Of the 24 countries Bloomberg counts as "developed markets," there are just two indexes in the red year to date: Israel's, which was down by 2.5 per cent, and Canada's, down by 0.7 per cent.

Blame certainly does not rest on the Canadian economy. First-quarter real GDP growth of 3.7 per cent annualized was the best of the G7 countries. And first-quarter corporate profit grew by nearly 30 per cent. While much of that was due to the recovery from the oil bust, even after excluding the energy sector S&P/TSX, earnings were up by an impressive 15 per cent over the prior year, according to Thomson Reuters.

The energy sector was again the focus of investor concern, however, as crude oil prices revisited bear market territory in the spring. From February to June, West Texas intermediate declined from about $54.50 (U.S.) a barrel to $42.50, as OPEC's production cuts were overwhelmed by surging U.S. shale production.

Not surprisingly, the oil and gas sector was the dog of the first half, posting a 14.7-per-cent decline. The materials sector was the only other in the S&P/TSX composite index to drop year-to-date, while financials were flat. But considering those three sectors account for two-thirds of the index's market capitalization, there was little chance for the remaining eight sectors to drive the index higher.

"We expect these sectors to do better in the second half of the year," Stéfane Marion, chief economist at National Bank of Canada, said in a note. "The domestic economy remains sound and corporate profits have rebounded."

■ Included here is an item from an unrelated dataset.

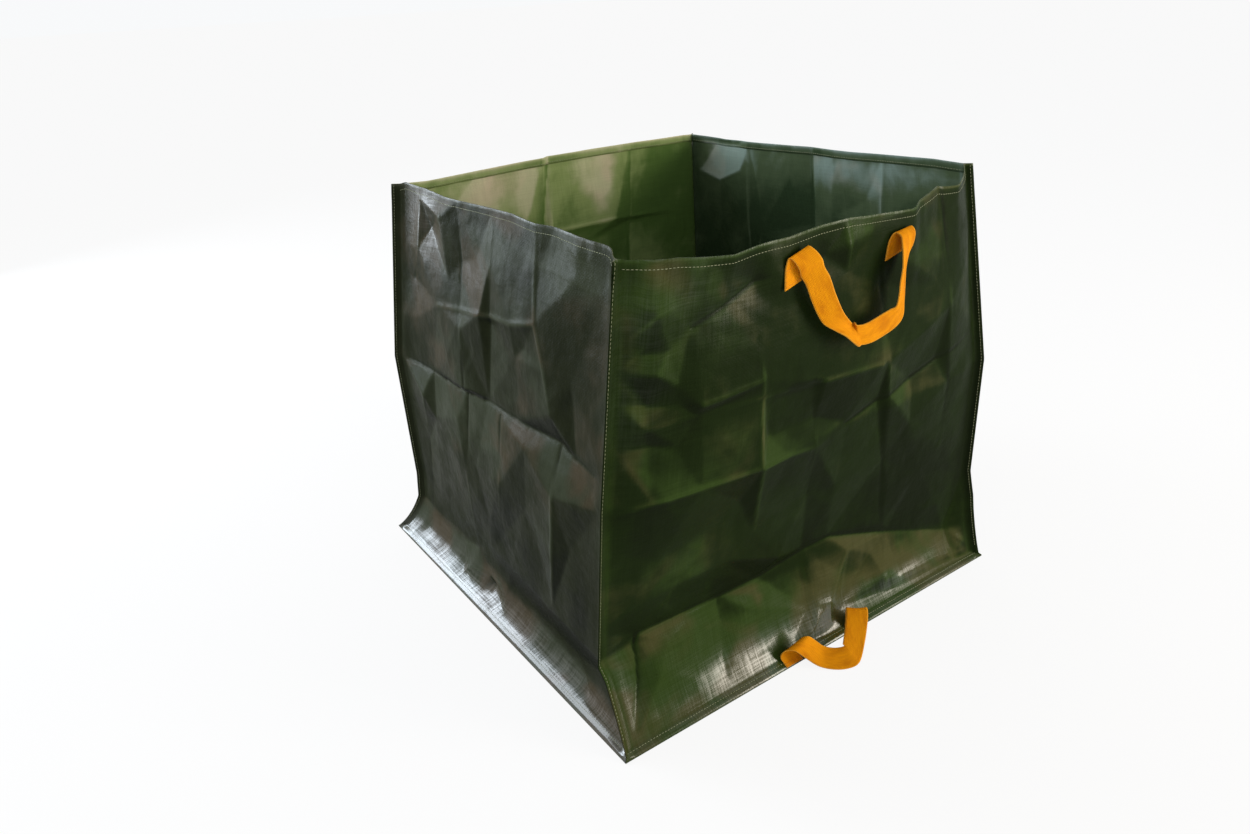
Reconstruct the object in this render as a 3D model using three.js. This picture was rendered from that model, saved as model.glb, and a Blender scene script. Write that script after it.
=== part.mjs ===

On Wednesday, Mr. Marion recommended investors increase Canadian equity allocations. Part of that call is based on rising commodity prices and a weak U.S. dollar, both of which have gained momentum in recent days. WTI crude pared back its losses, rising through the $46-a-barrel mark Friday, while the greenback's slide saw the Canadian dollar rise higher than 77 U.S. cents for the first time in more than eight months, also on Friday. "While housing concerns are paramount, what cannot be ignored are encouraging growth trends as the oil price shock moves further into the rearview mirror," Shailesh Kshatriya, director of Canadian strategies at Russell Investments Canada, said in a report.

Decent macro trends should put Canadian stocks in good stead as they start the second half attractively priced compared to U.S. peers, Mr. Marion said. Not since 2004 has the gap between Canadian and U.S. valuations been so wide.